The two began their conversation with a discussion of what makes“tech masculinity” distinct and in what ways tech masculinity shapes our broader culture. In Uncanny Valley, Wiener observes that the culture dominant in Silicon Valley consists of three main elements: capital, power and heterosexual masculinity. During the event, Daub echoed her ideas by pointing out that heterosexual masculinity has played an important role in shaping the problematic culture that has come to define Silicon Valley, and the way that culture has in turn shaped the world we all live and work in. As Daub and Wiener both pointed out, while Silicon Valley likes to pretend success, wealth and talent are open to everyone, the tech sector is not an even playing field for people of all genders. Instead, women in the tech industry often find themselves in a working environment where they are not valued as equals to their male counterparts, and in which their labor is subtly devalued. This masculinist ideology not only affects women workers in Silicon Valley, but also users of apps and websites developed by companies there.
Daub during book talk
One example Daub gives in What Tech Calls Thinking is the gendered relationship between Yelp programmers and users. Daub notes in his book, “whereas the programmers at Yelp are predominantly men, its reviewers are mostly female.” Daub attributes this phenomenon to the ideology of the tech industry that says that “men build the structures; women fill them.” Although the existence and success of a review portal like Yelp highly depend upon its users’ active involvement and selfless input, the users’ labor consistently goes unrecognized. In fact, female reviewers’ acts of providing comments on Yelp are not considered a form of labor, but merely an interest or hobby.
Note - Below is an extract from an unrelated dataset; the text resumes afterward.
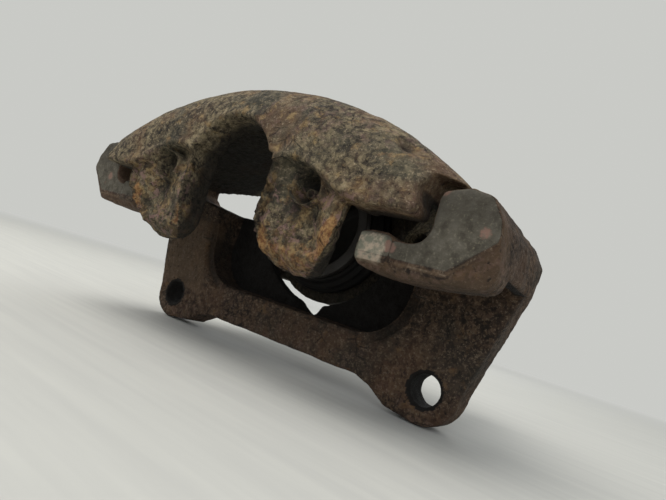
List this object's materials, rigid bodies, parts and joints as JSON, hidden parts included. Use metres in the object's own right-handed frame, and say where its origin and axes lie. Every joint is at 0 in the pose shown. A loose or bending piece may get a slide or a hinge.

In addition, Daub and Wiener discussed Silicon Valley’s fetishism of “contrarian” positions, which pride themselves as being as at odds with the mainstream. Wiener observed that there has been an ongoing mythologization of independent and oppositional geniuses who dropped out of elite colleges to start their own businesses, notably represented by Steve Jobs and Mark Zuckerberg. People admire contrarians’ courage to take risks in choosing an unusual path, idolizing them for their success and wealth. However, Daub pointed out that Silicon Valley contrarianism is deeply paradoxical. According to him, “there is a ton of emphasis [in Silicon Valley] about ‘being a non-conformist,’ which strikes me as such a funny thing in that it is essentially self-help from a very successful and wealthy man to other people who want to emulate his level of success.” Considering that Jobs and Zuckerberg are widely regarded as role models whose paths are enthusiastically emulated and followed, Daub said the so-called Silicon Valley contrarianism “feels like a very conformist discourse.”
Wiener during event
Futhermore, Daub argued that the popularity of the brand of contrarianism associated with Silicon Valley leaders fails to recognize other kinds of contrarianism represented by feminist or anti-racist struggles. As Daub put it during the event, Silicon Valley contrarianism implies that “a white man is more at risk for having different opinions.” Hence, “a certain kind of non-conformism is being emphasized, while other forms of non-conformism are just seen as identity politics.” As Daub described it, Silicon Valley contrarianism seems insensate to privilege based on gender, race, and class.
Daub and Wiener also discussed the relationship between Silicon Valley contrarianism and the 1960s counterculture prevalent in the Bay Area. Many have interpreted the act of dropping out of world-class universities as a rejection of elitism and, consequently, a continuation of the 1960s counterculture. From Daub’s viewpoint, although “dropping out is still understood as a rejection of a certain elite…it is an anti-elitism whose very point is to usher you as quickly as possible into another elite.” In other words, this form of “anti-elitism” aims at turning dropouts into a new elite marked by extreme wealth and high social status.
From Daub’s viewpoint, although “dropping out is still understood as a rejection of a certain elite…it is an anti-elitism whose very point is to usher you as quickly as possible into another elite.” In other words, this form of “anti-elitism” aims at turning dropouts into a new elite marked by extreme wealth and high social status.
During their conversation, Daub said that many concepts commonly used to describe the tech industry have actually evolved far from their original meanings. For instance, whereas start-up founders are frequently described as “geniuses,” this description tends to draw on a very specific understanding of “genius,” one that has less to do with boardrooms or seminars, and more with the world of art. This understanding, which treats “genius” founders as essentially the artistic auteurs of the companies they steward, has had the curious effect of eliding the collective, cooperative, codependent aspects of any corporate structure.
In closing the event, Daub expressed his hope to “build a bridge between academia and Silicon Valley.” Wiener mentioned that while Silicon Valley’s tech industry is not generally open to criticism, she believes that the ability to receive consructive criticism is what moves an industry forward. Regarding the fact that issues such as gender equality have constantly been pushed aside in Silicon Valley, Daub contended that “where you put your intellectual hats communicates where you put your priority.” By calling into question the foundational concepts upon which Silicon Valley has been built and sustained, Daub and Wiener push us to critically assess Silicon Valley’s relationships among gender, labor and values.